- **The exercise**
Repeat exactly, please, the lines that begin at the start of the listing and end at the line holding "socket.default_value = item".

- **Data section**

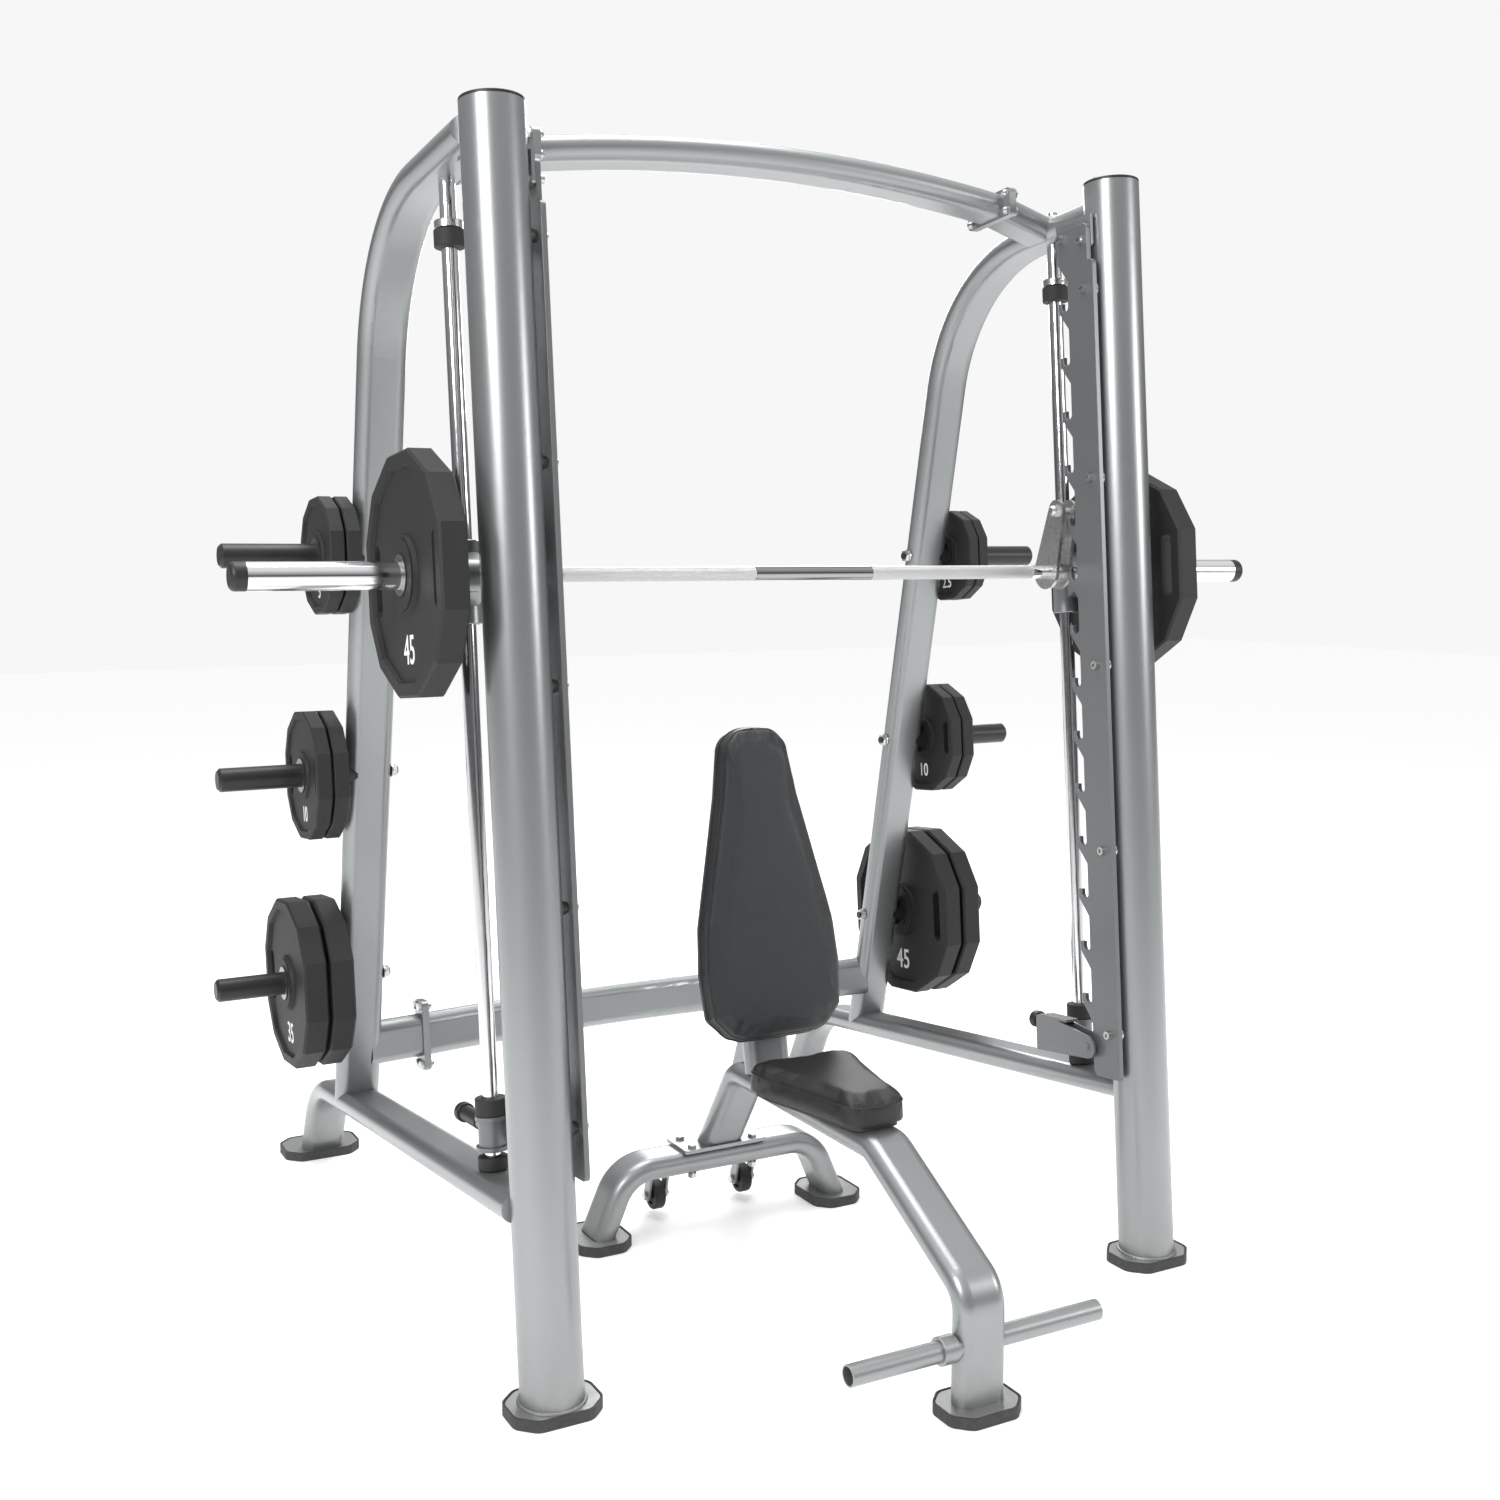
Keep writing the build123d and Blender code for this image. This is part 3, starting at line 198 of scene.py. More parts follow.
class Shader:
    """One material: its nodes, its coordinates and its surface."""

    def __init__(self, name):
        self.material = bpy.data.materials.new(name)
        self.material.use_nodes = True
        self.tree = self.material.node_tree
        self.surface = self.tree.nodes["Principled BSDF"]
        self.place = self.node("ShaderNodeTexCoord", {}, {}).outputs["Object"]
        split = self.node("ShaderNodeSeparateXYZ", {}, {0: self.place})
        self.x, self.y, self.z = (Value(self, s) for s in split.outputs)

    def put(self, socket, item):
        if isinstance(item, Value):
            item = item.socket
        if isinstance(item, bpy.types.NodeSocket):
            self.tree.links.new(item, socket)
        elif isinstance(item, (tuple, list)) and socket.type == "RGBA" and len(item) == 3:
            socket.default_value = (*item, 1.0)
        else:
            socket.default_value = item

    def node(self, kind, choices, inputs):
        node = self.tree.nodes.new(kind)
        for key, item in choices.items():
            setattr(node, key, item)
        for key, item in inputs.items():
            self.put(node.inputs[key], item)
        return node

    def noise(self, scale, detail=2.0, rough=0.5, along=None):
        node = self.node("ShaderNodeTexNoise", {}, {
            "Vector": along or self.place, "Scale": scale, "Detail": detail, "Roughness": rough})
        return Value(self, node.outputs["Fac"])

    def cells(self, scale, feature="F1"):
        node = self.node("ShaderNodeTexVoronoi", {"feature": feature},
                         {"Vector": self.place, "Scale": scale})
        return Value(self, node.outputs["Distance"])

    def stretched(self, sx, sy, sz):
        node = self.node("ShaderNodeMapping", {}, {"Vector": self.place, "Scale": (sx, sy, sz)})
        return node.outputs[0]

    def radius(self, y, z):
        """Distance from a line along X through (y, z)."""
        dy = self.y - y
        dz = self.z - z
        return (dy * dy + dz * dz).math("SQRT")

    def mix(self, mask, a, b):
        node = self.node("ShaderNodeMix", {"data_type": "RGBA"}, {0: mask, 6: a, 7: b})
        return node.outputs[2]

    def bump(self, height, depth, normal=None):
        inputs = {"Height": height, "Distance": depth, "Strength": 1.0}
        if normal is not None:
            inputs["Normal"] = normal
        return self.node("ShaderNodeBump", {}, inputs).outputs[0]

    def set(self, **inputs):
        for key, item in inputs.items():
            self.put(self.surface.inputs[key.replace("_", " ")], item)
        return self.material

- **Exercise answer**
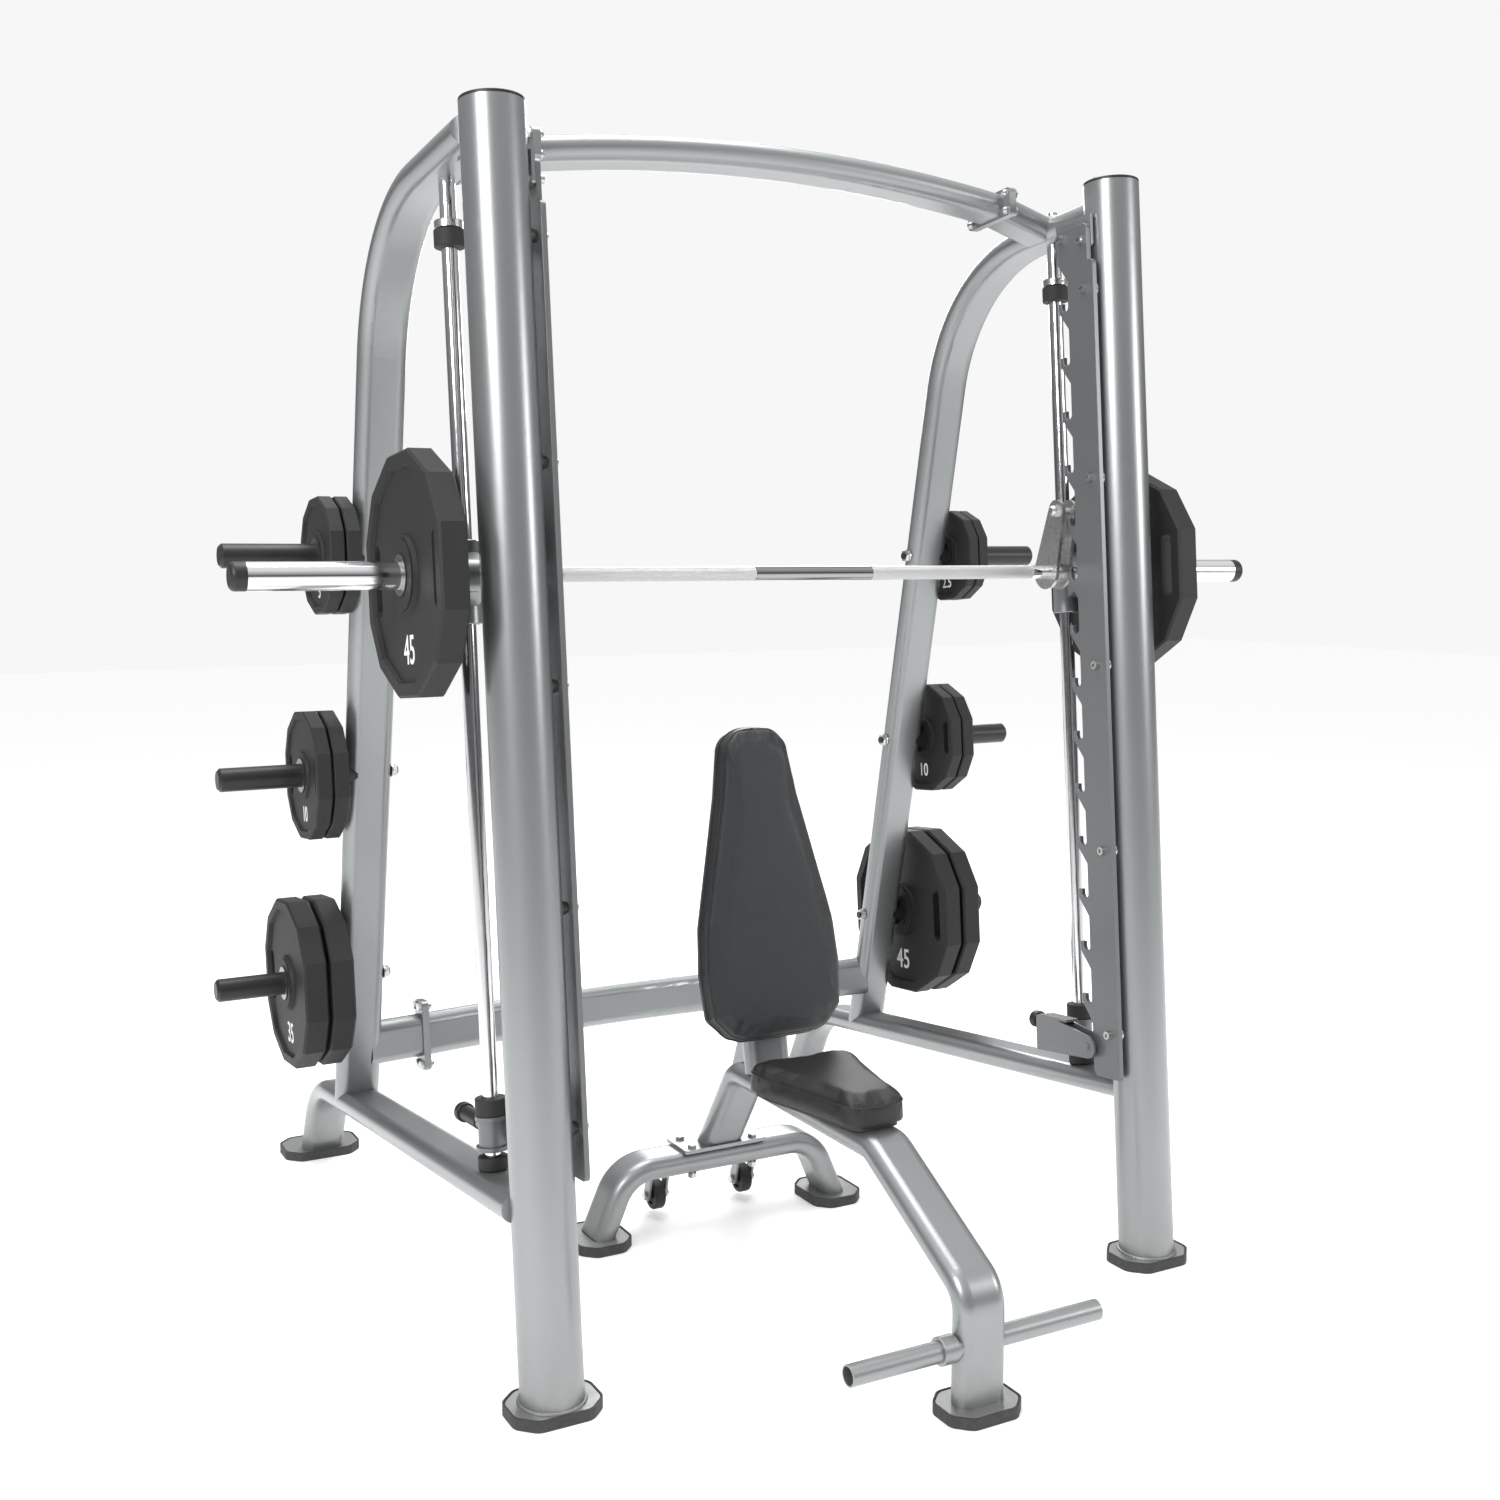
Keep writing the build123d and Blender code for this image. This is part 3, starting at line 198 of scene.py. More parts follow.
class Shader:
    """One material: its nodes, its coordinates and its surface."""

    def __init__(self, name):
        self.material = bpy.data.materials.new(name)
        self.material.use_nodes = True
        self.tree = self.material.node_tree
        self.surface = self.tree.nodes["Principled BSDF"]
        self.place = self.node("ShaderNodeTexCoord", {}, {}).outputs["Object"]
        split = self.node("ShaderNodeSeparateXYZ", {}, {0: self.place})
        self.x, self.y, self.z = (Value(self, s) for s in split.outputs)

    def put(self, socket, item):
        if isinstance(item, Value):
            item = item.socket
        if isinstance(item, bpy.types.NodeSocket):
            self.tree.links.new(item, socket)
        elif isinstance(item, (tuple, list)) and socket.type == "RGBA" and len(item) == 3:
            socket.default_value = (*item, 1.0)
        else:
            socket.default_value = item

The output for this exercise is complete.